- GIVEN INFORMATION
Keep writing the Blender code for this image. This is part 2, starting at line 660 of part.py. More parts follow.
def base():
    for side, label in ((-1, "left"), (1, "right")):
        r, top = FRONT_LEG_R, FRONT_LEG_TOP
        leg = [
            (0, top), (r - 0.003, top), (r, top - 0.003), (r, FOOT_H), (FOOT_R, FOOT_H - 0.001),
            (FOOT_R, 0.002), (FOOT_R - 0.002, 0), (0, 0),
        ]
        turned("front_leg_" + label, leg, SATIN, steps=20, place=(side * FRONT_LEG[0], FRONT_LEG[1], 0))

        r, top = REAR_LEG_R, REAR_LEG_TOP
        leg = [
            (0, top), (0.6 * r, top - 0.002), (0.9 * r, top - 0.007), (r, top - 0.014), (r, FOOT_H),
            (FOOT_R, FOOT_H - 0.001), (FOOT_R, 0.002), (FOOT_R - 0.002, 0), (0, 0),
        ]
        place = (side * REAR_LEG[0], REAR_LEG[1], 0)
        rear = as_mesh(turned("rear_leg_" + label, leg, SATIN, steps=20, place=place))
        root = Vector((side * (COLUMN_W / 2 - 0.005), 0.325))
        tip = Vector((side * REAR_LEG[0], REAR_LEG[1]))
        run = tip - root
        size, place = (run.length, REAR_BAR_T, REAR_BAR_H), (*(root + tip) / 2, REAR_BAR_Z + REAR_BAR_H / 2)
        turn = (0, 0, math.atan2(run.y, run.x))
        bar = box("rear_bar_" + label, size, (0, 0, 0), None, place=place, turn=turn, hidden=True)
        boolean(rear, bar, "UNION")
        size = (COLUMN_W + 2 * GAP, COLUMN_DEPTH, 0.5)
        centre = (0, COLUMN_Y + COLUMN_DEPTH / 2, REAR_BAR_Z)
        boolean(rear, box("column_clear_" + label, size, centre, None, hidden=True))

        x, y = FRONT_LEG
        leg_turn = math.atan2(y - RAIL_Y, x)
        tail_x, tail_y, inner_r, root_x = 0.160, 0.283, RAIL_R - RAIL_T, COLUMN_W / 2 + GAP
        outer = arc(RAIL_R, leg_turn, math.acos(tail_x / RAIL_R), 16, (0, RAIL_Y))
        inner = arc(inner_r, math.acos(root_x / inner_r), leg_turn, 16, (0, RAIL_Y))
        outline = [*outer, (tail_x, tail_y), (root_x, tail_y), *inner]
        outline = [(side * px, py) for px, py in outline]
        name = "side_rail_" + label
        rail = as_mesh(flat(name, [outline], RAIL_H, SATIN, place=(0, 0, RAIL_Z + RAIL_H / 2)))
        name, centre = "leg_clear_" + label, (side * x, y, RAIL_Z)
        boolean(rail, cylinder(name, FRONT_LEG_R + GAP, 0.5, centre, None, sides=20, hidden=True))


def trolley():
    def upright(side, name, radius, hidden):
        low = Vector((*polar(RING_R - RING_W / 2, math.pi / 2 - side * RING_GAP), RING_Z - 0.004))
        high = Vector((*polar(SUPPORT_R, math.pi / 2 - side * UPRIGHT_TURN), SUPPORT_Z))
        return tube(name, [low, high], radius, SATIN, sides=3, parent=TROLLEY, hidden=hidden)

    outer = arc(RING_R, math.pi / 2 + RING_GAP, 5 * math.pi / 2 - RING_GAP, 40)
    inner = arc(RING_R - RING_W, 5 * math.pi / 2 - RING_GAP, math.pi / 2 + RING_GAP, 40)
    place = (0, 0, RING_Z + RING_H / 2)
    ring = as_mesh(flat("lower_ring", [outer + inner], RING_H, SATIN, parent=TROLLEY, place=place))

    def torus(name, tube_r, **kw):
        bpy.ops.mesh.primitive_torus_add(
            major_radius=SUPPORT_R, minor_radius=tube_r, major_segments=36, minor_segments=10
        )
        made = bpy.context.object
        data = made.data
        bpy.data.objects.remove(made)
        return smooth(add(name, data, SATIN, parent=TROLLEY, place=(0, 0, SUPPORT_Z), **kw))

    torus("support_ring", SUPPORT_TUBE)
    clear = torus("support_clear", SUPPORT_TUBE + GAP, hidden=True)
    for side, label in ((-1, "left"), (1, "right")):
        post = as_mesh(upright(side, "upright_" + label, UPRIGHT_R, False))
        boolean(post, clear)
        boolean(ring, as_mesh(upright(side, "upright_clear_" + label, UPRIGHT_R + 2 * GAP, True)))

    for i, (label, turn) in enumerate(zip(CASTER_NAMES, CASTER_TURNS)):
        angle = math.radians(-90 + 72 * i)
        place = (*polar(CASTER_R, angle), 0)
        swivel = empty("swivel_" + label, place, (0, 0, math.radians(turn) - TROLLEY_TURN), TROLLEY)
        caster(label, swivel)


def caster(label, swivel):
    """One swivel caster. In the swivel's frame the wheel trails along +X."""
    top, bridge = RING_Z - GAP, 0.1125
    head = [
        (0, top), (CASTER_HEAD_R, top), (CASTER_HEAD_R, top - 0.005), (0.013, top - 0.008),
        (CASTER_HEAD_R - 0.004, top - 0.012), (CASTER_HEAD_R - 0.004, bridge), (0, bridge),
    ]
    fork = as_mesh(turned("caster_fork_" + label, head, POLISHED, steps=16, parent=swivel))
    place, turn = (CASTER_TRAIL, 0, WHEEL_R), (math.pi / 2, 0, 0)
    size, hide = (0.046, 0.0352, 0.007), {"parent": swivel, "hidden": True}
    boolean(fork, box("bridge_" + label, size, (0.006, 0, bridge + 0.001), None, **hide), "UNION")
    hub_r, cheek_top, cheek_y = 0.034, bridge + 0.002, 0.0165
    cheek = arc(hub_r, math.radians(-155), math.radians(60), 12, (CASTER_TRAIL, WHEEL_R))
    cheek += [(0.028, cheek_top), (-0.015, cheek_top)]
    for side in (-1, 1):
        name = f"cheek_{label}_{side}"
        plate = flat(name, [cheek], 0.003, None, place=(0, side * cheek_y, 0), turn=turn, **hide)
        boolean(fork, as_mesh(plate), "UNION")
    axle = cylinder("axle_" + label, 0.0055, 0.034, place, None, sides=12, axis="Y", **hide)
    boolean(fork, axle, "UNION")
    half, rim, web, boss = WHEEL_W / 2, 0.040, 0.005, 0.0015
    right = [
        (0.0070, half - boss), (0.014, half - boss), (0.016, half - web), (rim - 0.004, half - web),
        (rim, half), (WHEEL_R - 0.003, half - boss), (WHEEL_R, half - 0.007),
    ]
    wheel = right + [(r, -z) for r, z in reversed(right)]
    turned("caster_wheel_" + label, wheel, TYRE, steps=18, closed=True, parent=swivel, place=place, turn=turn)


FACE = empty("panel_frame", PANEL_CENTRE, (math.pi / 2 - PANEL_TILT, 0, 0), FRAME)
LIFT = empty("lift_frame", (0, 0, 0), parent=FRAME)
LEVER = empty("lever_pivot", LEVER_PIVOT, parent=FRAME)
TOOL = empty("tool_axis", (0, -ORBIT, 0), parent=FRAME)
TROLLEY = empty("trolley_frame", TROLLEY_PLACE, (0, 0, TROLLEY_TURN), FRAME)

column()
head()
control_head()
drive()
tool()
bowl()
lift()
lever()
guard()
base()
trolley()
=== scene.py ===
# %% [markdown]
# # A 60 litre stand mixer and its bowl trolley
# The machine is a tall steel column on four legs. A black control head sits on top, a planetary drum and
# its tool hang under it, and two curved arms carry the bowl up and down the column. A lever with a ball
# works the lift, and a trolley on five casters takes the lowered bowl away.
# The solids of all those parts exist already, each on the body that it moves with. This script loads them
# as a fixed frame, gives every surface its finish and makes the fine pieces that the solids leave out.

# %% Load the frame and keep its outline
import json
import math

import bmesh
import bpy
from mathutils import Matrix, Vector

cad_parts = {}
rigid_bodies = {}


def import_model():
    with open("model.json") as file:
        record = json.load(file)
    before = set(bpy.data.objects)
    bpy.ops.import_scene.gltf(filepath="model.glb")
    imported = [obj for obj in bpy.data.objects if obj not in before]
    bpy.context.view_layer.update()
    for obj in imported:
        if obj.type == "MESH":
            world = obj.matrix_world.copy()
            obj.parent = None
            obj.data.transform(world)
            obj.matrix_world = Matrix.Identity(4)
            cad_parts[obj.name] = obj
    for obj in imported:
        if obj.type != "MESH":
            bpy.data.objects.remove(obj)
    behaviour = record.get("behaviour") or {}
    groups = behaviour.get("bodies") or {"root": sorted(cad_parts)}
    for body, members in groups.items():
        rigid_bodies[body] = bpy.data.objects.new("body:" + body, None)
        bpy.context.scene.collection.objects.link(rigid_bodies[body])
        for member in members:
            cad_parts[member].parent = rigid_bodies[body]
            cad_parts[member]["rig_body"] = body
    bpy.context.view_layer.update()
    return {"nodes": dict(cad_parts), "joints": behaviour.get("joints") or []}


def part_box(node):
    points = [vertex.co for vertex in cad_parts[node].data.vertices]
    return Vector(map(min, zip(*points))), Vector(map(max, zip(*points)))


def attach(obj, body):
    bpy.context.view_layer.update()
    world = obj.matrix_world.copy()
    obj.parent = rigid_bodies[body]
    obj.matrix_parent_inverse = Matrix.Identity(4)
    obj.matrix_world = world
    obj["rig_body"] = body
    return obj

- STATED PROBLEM
Copy every line of the listing containing the string "json".

- ANSWER IN FULL
import json
    with open("model.json") as file:
        record = json.load(file)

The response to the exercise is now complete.